6-7. Recusal; When Required No member of the Board shall vote on any matter in which the Board member is a party or who has taken a position so as to have prejudged the merits of the matter before having heard the relevant evidence.  In such cases, a member shall recuse himself.

6-8. Presiding Officer; Duties. The presiding officer shall give an advisement to all persons appearing before the Board prior to the commencement of hearings.  The presiding officer shall swear all witnesses in the manner prescribed by law. The presiding officer shall control the proceedings so as to insure their fair and orderly conduct.  The presiding officer shall rule on all questions of evidence and shall put the question upon conclusion of the hearing.

6-9. Opening Statements; Order of Presentation of Evidence. Each party may give a brief opening statement concerning the scope of its case. The Issuing Authority’s opening statement should be a brief specific reason for its action. The chairman shall decide which party will present evidence first, subject to the Board’s discretion. 

6-10. Examination of Witnesses. All witnesses shall be examined under oath. Each party shall present its witnesses and evidence in an orderly manner. Upon completion of direct examination, the opposing party may cross examine a witness, followed by questions from the Board, although the Board reserves the right to question a witness at any time during the proceedings.

6-11. Closing Argument.  Upon completion of each side’s case-in-chief and any rebuttal evidence, each party may give a brief closing argument.

6-12. Deliberations.  The Board shall discuss each case on its merits and make such a decision voting by roll call.

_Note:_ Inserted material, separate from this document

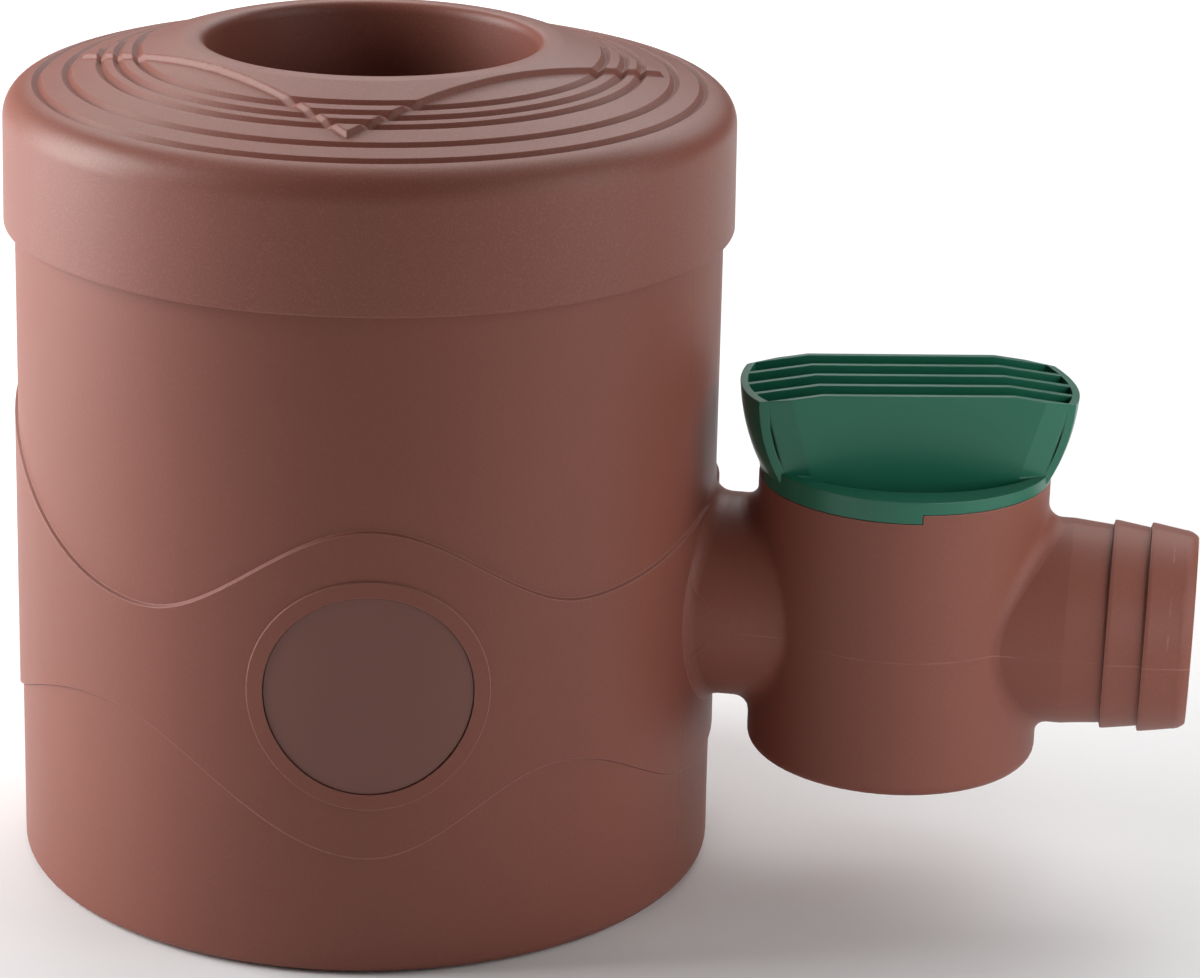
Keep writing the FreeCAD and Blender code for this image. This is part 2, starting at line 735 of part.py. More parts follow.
def make_lid():
    shell = document.addObject("PartDesign::Body", "LidShell")
    lid_profile(shell)
    ring_grooves(shell)
    star = common("Star", make_star_layer(), make_star_prism())
    lid = fuse("RaisedLid", [shell, star])
    for alias in STAR_GROOVES:
        lid = cut("Lid" + alias, lid, star_groove(alias))
    lid.Label = "lid"
    return lid


def make_standpipe():
    """The pipe through the floor: socket for the lower downpipe, stop ledge, overflow edge."""
    body = document.addObject("PartDesign::Body", "Standpipe")
    sketch = new_sketch(body, "StandpipeProfile")
    flange_top = floor_top + size("FlangeThickness")
    outline(sketch, [
        (socket_radius, 0),
        (standpipe_outer, 0),
        (standpipe_outer, floor_top),
        (size("FlangeRadius"), floor_top),
        (size("FlangeRadius"), flange_top),
        (standpipe_outer, flange_top),
        (standpipe_outer, size("StandpipeTop")),
        (pipe_stop, size("StandpipeTop")),
        (pipe_stop, size("SocketDepth")),
        (socket_radius, size("SocketDepth")),
    ])
    turned(body, "StandpipeTurn", sketch)
    body.Label = "standpipe"
    return body


def make_sleeve():
    """The slotted sieve sleeve between the inlet collar and the standpipe."""
    body = document.addObject("PartDesign::Body", "Sleeve")
    inner = standpipe_outer + size("SleeveGap")
    outer = inner + size("SleeveWall")
    ledge = size("SleeveLedge")
    seat = size("StandpipeTop")
    collar = size("CollarFoot")
    overlap = size("SleeveOverlap")
    sketch = new_sketch(body, "SleeveProfile")
    outline(sketch, [
        (inner, seat - overlap),
        (outer, seat - overlap),
        (outer, collar + overlap),
        (inner, collar + overlap),
        (inner, collar),
        (pipe_stop, collar),
        (pipe_stop, collar - ledge),
        (inner, collar - ledge),
        (inner, seat + ledge),
        (pipe_stop, seat + ledge),
        (pipe_stop, seat),
        (inner, seat),
    ])
    turned(body, "SleeveTurn", sketch)
    margin = size("SlotMargin")
    slot_sketch = new_sketch(body, "SlotProfile")
    half = size("SlotWidth") / 2
    low = seat + ledge + margin
    high = collar - ledge - margin
    outline(slot_sketch, [(-half, low), (half, low), (half, high), (-half, high)])
    slot = body.newObject("PartDesign::Pocket", "Slot")
    slot.Profile = slot_sketch
    bind(slot, "Length", outer + size("Reach"))
    pattern = body.newObject("PartDesign::PolarPattern", "Slots")
    pattern.Originals = [slot]
    pattern.Axis = (slot_sketch, ["V_Axis"])
    pattern.Angle = 360
    pattern.Occurrences = int(size("SlotCount").value)
    body.Tip = pattern
    body.Label = "filter_sleeve"
    return body


def knob_plate_and_barrel(body):
    """Rim, crown plate and hollow valve barrel of the knob, in the knob's own frame."""
    gap = size("RunningGap")
    rim_foot = chamber_rim + gap
    barrel = chamber_bore - gap
    barrel_foot = size("ChamberFoot") + size("ChamberFloor") + size("BarrelPlay")
    crown = size("KnobRimTop") - size("BarrelCrown")
    groove_half = size("SealSection") + size("SealPlay")
    groove_floor = chamber_bore - size("SealSqueeze") - size("SealSection") * 2
    sketch = new_sketch(body, "KnobProfile")
    outline(sketch, [
        (0, crown),
        (barrel - size("BarrelNeck"), crown),
        (barrel - size("BarrelNeck"), window_top + size("BarrelStep")),
        (barrel - size("BarrelWall"), window_top),
        (barrel - size("BarrelWall"), barrel_foot),
        (barrel, barrel_foot),
        (barrel, seal_height - groove_half),
        (groove_floor, seal_height - groove_half),
        (groove_floor, seal_height + groove_half),
        (barrel, seal_height + groove_half),
        (barrel, rim_foot),
        (knob_radius, rim_foot),
        (knob_radius, size("KnobRimTop")),
        (0, size("KnobRimTop")),
    ])
    return turned(body, "KnobTurned", sketch)


def recess_sketch(body, name, side):
    """The lens-shaped outline of a finger recess beside the grip."""
    sketch = new_sketch(body, name, role="XY_Plane", lift=size("KnobRimTop"))
    half = size("GripHalf")
    reach = size("RecessReach")
    outline(sketch, [
        (-reach, half * side),
        (reach, half * side, 0, reach * side),
    ])
    return sketch


def knob_recesses(body):
    for name, side in (("FrontRecess", -1), ("BackRecess", 1)):
        pocket = body.newObject("PartDesign::Pocket", name)
        pocket.Profile = recess_sketch(body, name + "Outline", side)
        bind(pocket, "Length", size("RecessDepth"))


def knob_tab(body):
    """The stop tab under the rim, which runs in the lowered part of the chamber rim."""
    sketch = new_sketch(body, "TabProfile")
    foot = chamber_rim - size("StopDrop") + size("RunningGap")
    inner = chamber_bore + size("RunningGap")
    top = (chamber_rim + size("RunningGap") + size("KnobRimTop")) / 2
    outline(sketch, [
        (inner, foot),
        (knob_radius, foot),
        (knob_radius, top),
        (inner, top),
    ])
    turn = size("StopAngle") - size("KnobAngle") - size("TabAngle") - size("StopPlayAngle")
    sketch.AttachmentOffset.Rotation = FreeCAD.Rotation(FreeCAD.Vector(0, 1, 0), turn.value)
    bind(sketch, "AttachmentOffset.Rotation.Angle", turn)
    return turned(body, "StopTab", sketch, angle=size("TabAngle"))


def make_bowl(name, inset):
    """The flared bowl that the grip is cut from, or the same bowl a wall's thickness smaller."""
    body = document.addObject("PartDesign::Body", name)
    sketch = new_sketch(body, name + "Profile")
    foot = size("GripFoot")
    top = size("GripTop")
    foot_radius = knob_radius - inset
    middle_z = foot + (top - foot) * FLARE_HEIGHT
    middle_r = foot_radius + (grip_radius - knob_radius) * FLARE_SPREAD
    outline(sketch, [
        (0, foot),
        (foot_radius, foot),
        (grip_radius - inset, top, middle_r, middle_z),
        (0, top),
    ])
    turned(body, name + "Turn", sketch)
    return body


def make_box(name, low, high):
    """A box between two corners given by sizes."""
    box = document.addObject("Part::Box", name)
    for side, start, finish in zip(("Length", "Width", "Height"), low, high):
        bind(box, side, finish - start)
    for axis, start in zip("xyz", low):
        bind(box, f"Placement.Base.{axis}", start)
    return box


def make_grip_block():
    """The upright block between the grip's front and back faces, its top falling towards both ends."""
    body = document.addObject("PartDesign::Body", "GripBlock")
    sketch = new_sketch(body, "GripSide")
    end = grip_radius + size("Reach")
    top = size("GripTop")
    level = size("GripFlat")
    steep = size("GripSlope") / (size("GripEndLength") - level)
    low = top - steep * (end - level)
    foot = size("GripFoot")
    outline(sketch, [(-end, foot), (end, foot), (end, low), (level, top), (-level, top), (-end, low)])
    pad = body.newObject("PartDesign::Pad", "GripPad")
    pad.Profile = sketch
    pad.Midplane = True
    bind(pad, "Length", size("GripHalf") * 2)
    return body


def make_facets():
    """Wedges that plane the four corners of the grip off, from a fold in its front or back face."""
    reach = size("Reach")
    tall = size("GripTop") - size("GripFoot") + reach
    wedge = make_box("FacetWedge", (-reach, -reach, -tall), (tall, as_size(0), reach))
    turn_about(wedge, FreeCAD.Vector(0, 0, 1), size("FacetAngle"))
    leaning = document.addObject("Part::Compound", "FacetLeaning")
    leaning.Links = [wedge]
    turn_about(leaning, FreeCAD.Vector(0, 1, 0), size("FacetLeanAngle"))
    bind(leaning, "Placement.Base.x", grip_radius - size("FacetInset"))
    bind(leaning, "Placement.Base.y", -size("GripHalf"))
    bind(leaning, "Placement.Base.z", size("GripTop"))
    facets = [leaning]
    for tag, source, normal in (("Left", 0, (1, 0, 0)), ("Back", 0, (0, 1, 0)), ("BackLeft", 1, (0, 1, 0))):
        mirror = document.addObject("Part::Mirroring", "Facet" + tag)
        mirror.Source = facets[source]
        mirror.Normal = FreeCAD.Vector(*normal)
        facets.append(mirror)
    return fuse("Facets", facets)


def make_grip():
    """The finned grip: a slice of the bowl with slots between its fins and facets at its corners."""
    solid = common("GripSolid", make_bowl("Bowl", as_size(0)), make_grip_block())
    faceted = cut("GripFaceted", solid, make_facets())
    pitch = (size("GripHalf") * 2 - size("FinThickness")) / (FINS - 1)
    reach = grip_radius + size("Reach")
    slots = []
    for number in range(FINS - 1):
        start = pitch * number - size("GripHalf") + size("FinThickness")
        end = start + pitch - size("FinThickness")
        slots.append(make_box(f"SlotBox{number}", (-reach, start, size("SlotFloor")),
                              (reach, end, size("GripTop") + size("Reach"))))
    hollow = common("GripHollow", make_bowl("InnerBowl", size("EndWall")), fuse("SlotBoxes", slots))
    return cut("Grip", faceted, hollow)


def make_knob():
    plate = document.addObject("PartDesign::Body", "KnobPlate")
    knob_plate_and_barrel(plate)
    knob_recesses(plate)
    knob_tab(plate)
    whole = fuse("KnobSolid", [plate, make_grip()])
    window = document.addObject("Part::Cylinder", "Window")
    bind(window, "Radius", size("WindowRadius"))
    bind(window, "Height", (chamber_bore + size("Reach")) * 2)
    bind(window, "Placement.Base.x", chamber_offset - chamber_bore - size("Reach"))
    window.Placement.Rotation = FreeCAD.Rotation(FreeCAD.Vector(0, 1, 0), 90)
    bind(window, "Placement.Base.z", branch_height)
    turn_about(whole, FreeCAD.Vector(0, 0, 1), size("KnobAngle"))
    bind(whole, "Placement.Base.x", chamber_offset)
    knob = cut("Knob", whole, window)
    knob.Label = "shutoff_knob"
    return knob


def make_seal_ring():
    ring = document.addObject("Part::Torus", "SealRing")
    bind(ring, "Radius1", chamber_bore - size("SealSqueeze") - size("SealSection"))
    bind(ring, "Radius2", size("SealSection"))
    bind(ring, "Placement.Base.x", chamber_offset)
    bind(ring, "Placement.Base.z", seal_height)
    ring.Label = "knob_seal_ring"
    return ring


subparts = [make_body(), make_standpipe(), make_front_disc(), make_lid(), make_sleeve(), make_knob(),
            make_seal_ring()]
document.recompute()

failed = [item for item in document.Objects if "Invalid" in item.State or "Error" in item.State]
for item in failed:
    print(item.Name, item.State, item.getStatusString())
if failed:
    raise RuntimeError(f"{len(failed)} objects did not build")
for subpart in subparts:
    if subpart.Shape.isNull() or not subpart.Shape.isValid():
        raise RuntimeError(f"{subpart.Label} has no valid shape")
for subpart in subparts:
    subpart.Shape.exportStep(f"parts/{subpart.Label}.step")
    box = subpart.Shape.BoundBox
    print(f"{subpart.Label}: {len(subpart.Shape.Solids)} solid(s), {subpart.Shape.Volume / 1000:.1f} cm3")
    print(f"x {box.XMin:.1f}..{box.XMax:.1f}, y {box.YMin:.1f}..{box.YMax:.1f}")
    print(f"z {box.ZMin:.1f}..{box.ZMax:.1f}")
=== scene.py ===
"""Looks of the rainwater diverter: materials on the parts, a finer lid, floor, lights, camera.

Lengths are in metres, apart from names with MM and the sizes of the lid, in millimetres.
"""

import math

import bmesh
import bpy
from mathutils import Matrix, Vector


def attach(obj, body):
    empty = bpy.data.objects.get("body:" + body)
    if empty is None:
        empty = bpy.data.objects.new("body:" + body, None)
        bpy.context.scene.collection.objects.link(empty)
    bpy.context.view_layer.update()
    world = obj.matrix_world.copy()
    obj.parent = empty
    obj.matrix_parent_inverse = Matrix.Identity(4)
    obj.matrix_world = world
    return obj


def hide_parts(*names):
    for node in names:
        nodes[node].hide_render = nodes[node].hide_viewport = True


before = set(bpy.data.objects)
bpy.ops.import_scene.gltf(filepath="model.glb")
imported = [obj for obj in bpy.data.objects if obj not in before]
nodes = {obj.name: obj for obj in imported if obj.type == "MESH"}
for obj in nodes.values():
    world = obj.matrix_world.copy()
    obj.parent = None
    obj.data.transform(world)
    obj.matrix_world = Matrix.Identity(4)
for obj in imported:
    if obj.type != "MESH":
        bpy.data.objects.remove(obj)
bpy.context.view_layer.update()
MM = 0.001

# Camera: the photograph's viewpoint
CAMERA_PLACE = Vector((0.24064, -1.07484, 0.50206))
LOOK_TURN = math.radians(98.8365)
LOOK_DOWN = math.radians(19.3133)
CAMERA_ROLL = math.radians(1.5915)
LENS_MM = 110.67
SENSOR_MM = 36

# Soft boxes: name, place, target, width and height, watts, spread in degrees
SOFT_BOXES = (
    ("left_box", (-1.2, -0.1, 0.56), (0, 0, 0.12), (0.9, 1.05), 27.5, 180),
    ("right_box", (0.65, -0.13, 0.37), (0.18, 0, 0.1), (0.35, 0.55), 1.55, 180),
    ("outlet_box", (0.5, -0.42, 0.25), (0.23, 0, 0.09), (0.2, 0.3), 0.1, 50),
    ("top_box", (0.05, 0.45, 1.3), (0.05, 0, 0.1), (1.4, 0.9), 4.5, 180),
    ("back_box", (0.1, 1.3, 1.1), (0.1, 0.75, 0), (2.2, 0.9), 18, 180),
)
WORLD_STRENGTH = 0.01
WHITE = (1, 1, 1, 1)

# Floor: a pale sheet just under the object, which glows further out, where no soft box reaches
FLOOR_HALF = 4.0
FLOOR_UNDER_MM = 0.5
FLOOR_ROUGHNESS = 0.9
FLOOR_SPECULAR = 0.1
GLOW_FROM = 0.8
GLOW_FULL_FROM = 1.6
GLOW_STRENGTH = 0.7

# Colours, linear
TERRACOTTA = (0.232, 0.076, 0.053)
DISC_BROWN = (0.18, 0.058, 0.04)
GREEN = (0.012, 0.135, 0.08)
DARK_PLASTIC = (0.02, 0.02, 0.022)
RUBBER = (0.012, 0.012, 0.012)
PAPER = (0.9, 0.9, 0.9)

# Plastic: a tone is a gain and a lift of the colour, a span the noise's values where a mask rises
CLOUD_SCALE = 14
CLOUD_DETAIL = 3
CLOUD_TINT = 0.03
CLOUD_TINT_SPAN = (0.35, 0.65)
CLOUD_GLOSS = 0.04
CLOUD_GLOSS_SPAN = (0.3, 0.7)
GRAIN_DETAIL = 2
FLECK_SPAN = (0.5, 0.7)
FLECK_TONE = (1.35, 0.04)
# Painted highlights along edges: a lighter tone where a narrow bevel turns the normal; the same
# tone also lightens the seams and the scuffs
WEAR_AND_HIGHLIGHT_TONE = (1.5, 0.12)
HIGHLIGHT_EDGE_MM = 0.28
HIGHLIGHT_COSINES = (0.93, 0.998)
BEVEL_SAMPLES = 6

# Mould seams: level on chamber and outlet, upright on the housing; scuffs round the hose tail's rim
SEAM_HEIGHT = 0.0887
SEAM_HALF = 0.00035
SEAM_FADE = (0.122, 0.126)
SEAM_DEPTH_MM = 0.1
SEAM_LIGHT = 0.35
SEAM_PATCH_SCALE = 60
SEAM_PATCH_DETAIL = 2
SEAM_PATCH_SPAN = (0.4, 0.6)
SEAM_LEAST = 0.15
UPRIGHT_TURN = math.radians(-15.5)
UPRIGHT_HALF = math.radians(0.16)
UPRIGHT_FADE = (0.112, 0.1135)
UPRIGHT_DEPTH_MM = 0.12
SCUFF_AT = 0.2518
SCUFF_HALF = 0.0003
SCUFF_LIGHT = 0.45
SCUFF_SCALE = 160
SCUFF_DETAIL = 3
SCUFF_SPAN = (0.5, 0.62)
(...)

The Board may qualify the language of its decision in appropriate cases to acknowledge that its determinations are made on a case-by-case basis and that an individual’s suitability or unsuitability to carry handguns is not a fixed and immutable condition. The Board may recognize that an appellant’s subsequent maturation, education, training, conduct, life experience, or other factors may warrant a different conclusion in the future.